In creating To The Passage Of Time, Eady incorporated several songs born from a songwriters group that started up during quarantine, including Patton along with artists like Brent Cobb, Adam Hood, and Jamie Lin Wilson (who also joined Patton in contributing harmony vocals to the album). “In the early stages of quarantine we realized that nobody was getting any writing done, even though we all had so much downtime,” he says. “We started this group and gave each other prompts to try to turn out a song a week, and it really helped get rid of that paralysis we were all feeling.”
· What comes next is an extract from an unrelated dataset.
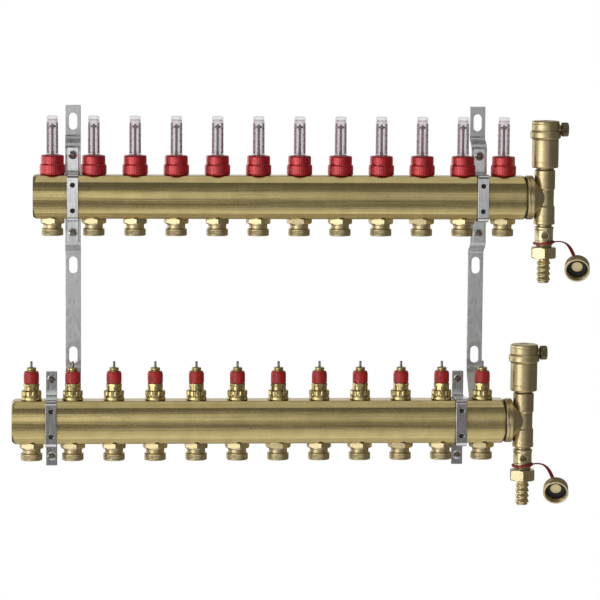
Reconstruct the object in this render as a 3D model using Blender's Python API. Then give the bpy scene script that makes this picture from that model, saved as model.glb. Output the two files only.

Looking back on the making of To The Passage Of Time, Eady points to such unexpected moments as the recording of the album-opening “Nothing On You.” “Apart from my guitar, the only two instruments on that song are cello and steel guitar—which is a combination I’d never heard before, and gave it a whole new character that took my breath away,” he says. But for the most part, Eady achieved a rare outcome in the album’s production: a direct expression of his deep-rooted and highly specific vision. “I write my songs on acoustic guitar, so sometimes in the studio things take different turns and end up not really matching with what you had in your head,” says Eady. “But because of the approach we took with this album, there’s hardly anything that came out different from what I’d envisioned. This is 100 percent the album I hoped I would make.”